Yakın geçmişte Arkın’ı evinde ziyaret ettiğini söyleyen İBB başkanı, ismine yakışır bir biçimde İstanbul’da anısını yaşatmaya söz verdi.
‘Katıksız bir Atatürkçüydü’
Arkın’ın çocukluk ve gençlik arkadaşı Büyükerşen de duygularını, ”Gençlik yıllarımızın, üniversite çağına kadarki yıllarımızı bir arada geçirdiğimiz günler film şeridi gibi geçiyor. Eğer sinema dünyasına katılmasaydı, kafasında Türkiye’nin en büyük çocuk hastanesini yapmak vardı. Bir diğer özelliği de katıksız bir Atatürkçüydü. Halk kahramanıydı” diyerek duygularını dile getirdi.
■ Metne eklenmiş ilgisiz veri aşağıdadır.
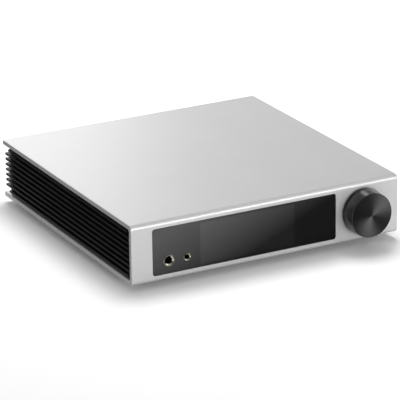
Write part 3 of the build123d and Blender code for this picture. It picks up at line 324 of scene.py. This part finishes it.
def makeJackRing(node, funnel):
    finish = Finish(node + "Gold")
    low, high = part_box(node)
    x, y, z = finish.axes(tuple((low + high) / 2))
    reach = radius(x, z)
    rim = finish.fade(reach, funnel - jackRing["rimSoft"], funnel + jackRing["rimSoft"])
    lines = finish.noise(finish.gather(reach, y, 0.0), jackRing["lineSize"])
    gilt = finish.tint(jackRing["giltColour"], lines, 0.92, 1.08)
    return finish.surface({
        "Base Color": finish.blend(rim, gilt, jackRing["rimColour"]),
        "Metallic": 1.0,
        "Roughness": jackRing["roughness"] + lines * 0.08,
        "Normal": finish.bump(lines, 0.2, 0.01 * mm),
    })


def makeMoulded(name, colour, roughness, texture=0.35 * mm, coat=0.0):
    finish = Finish(name)
    point = finish.point()
    spark = finish.noise(point, texture, 2.0, 0.6)
    flow = finish.noise(point, 14 * mm)
    return finish.surface({
        "Base Color": finish.tint(colour, spark * 0.5 + flow * 0.5, 0.8, 1.2),
        "Roughness": roughness - 0.05 + spark * 0.1,
        "Coat Weight": coat,
        "Normal": finish.bump(spark, 0.25, 0.02 * mm),
    })


paint = {
    "colour": (0.028, 0.028, 0.03),
    "roughness": 0.48,
    "peelSize": 0.8 * mm,
    "fleckSize": 0.2 * mm,
}


def makePanelPaint():
    finish = Finish("panelPaint")
    point = finish.point()
    peel = finish.noise(point, paint["peelSize"])
    fleck = finish.noise(point, paint["fleckSize"], 1.0)
    return finish.surface({
        "Base Color": finish.tint(paint["colour"], fleck, 0.7, 1.4),
        "Roughness": paint["roughness"] + peel * 0.1,
        "Normal": finish.bump(peel * 0.7 + fleck * 0.3, 0.4, 0.04 * mm),
    })


def makeSteel(name, colour, roughness, metal=1.0):
    finish = Finish(name)
    scratch = makeScratches(finish)
    bloom = finish.noise(finish.point(), 5 * mm, 3.0)
    return finish.surface({
        "Base Color": finish.tint(colour, bloom * 0.6 + scratch * 0.4, 0.82, 1.15),
        "Metallic": metal,
        "Roughness": roughness + scratch * 0.12,
        "Normal": finish.bump(scratch, 0.2, 0.01 * mm),
    })


socketShell = {
    "nodes": ("network_socket", "usb_host_socket", "usb_device_socket"),
    "plateColour": (0.62, 0.62, 0.63),
    "insertColour": (0.020, 0.020, 0.021),    # the dark lining of the mouth
    "wall": 0.4 * mm,
    "lip": 0.2 * mm,
    "roughness": 0.24,
}


def makeSocketShell(node):
    finish = Finish(node + "Shell")
    low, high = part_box(node)
    x, y, z = finish.axes()
    wall, lip = socketShell["wall"], socketShell["lip"]
    inside = (x > (low.x + wall)) * (x < (high.x - wall)) * (z > (low.z + wall)) * (z < (high.z - wall))
    inside = inside * (y < (high.y - lip)) * (y > (low.y + lip))
    scratch = makeScratches(finish)
    plate = finish.tint(socketShell["plateColour"], scratch, 0.8, 1.15)
    insert = finish.tint(socketShell["insertColour"], scratch, 0.7, 1.3)
    return finish.surface({
        "Base Color": finish.blend(inside, plate, insert),
        "Metallic": 1 - inside,
        "Roughness": socketShell["roughness"] + scratch * 0.12 + inside * 0.15,
        "Normal": finish.bump(scratch, 0.2, 0.01 * mm),
    })


rocker = {
    "colour": (0.014, 0.014, 0.015),
    "markColour": (0.75, 0.75, 0.74),
    "markOffset": 3.9 * mm,    # from the rocker's middle to each mark's middle
    "barHalf": 1.7 * mm,
    "ringRadius": 1.4 * mm,
    "lineHalf": 0.28 * mm,
}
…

Oyuncu Ediz Hun da şu sözlerle veda etti Arkın’a: ”Dünyada birçok aktör çok başarılıydı, çok önemli filmler yaptı, müthiş filmlerdi ama Cüneyt’teki kabiliyet, önsezi ve kabiliyet onlarda yoktu. Ben, adeta bedenimden bir parça kopmuş gibi hissediyorum. Olağanüstü bir insandı, emsalsizdi. Tarihin yapraklarında Cüneyt Arkın ismi altın harflerle yazılacaktır. Aziz hatırası önünde saygıyla eğiliyorum.”
Arkın’ın cenazesi, AKM’deki törenin ardından Teşvikiye Camii’ne götürüldü. Öğle namazının ardından kılınan cenaze namazı; sanat, siyaset, iş, spor ve medya dünyasından birçok isim ile birlikte binlerce sevenini bir araya getirdi.
Sevenlerinin omuzlarında ve göz yaşları eşliğinde Teşvikiye Camii’nden alınan Arkın’ın naaşı, Zincirlikuyu Mezarlığı’nda defnedildi.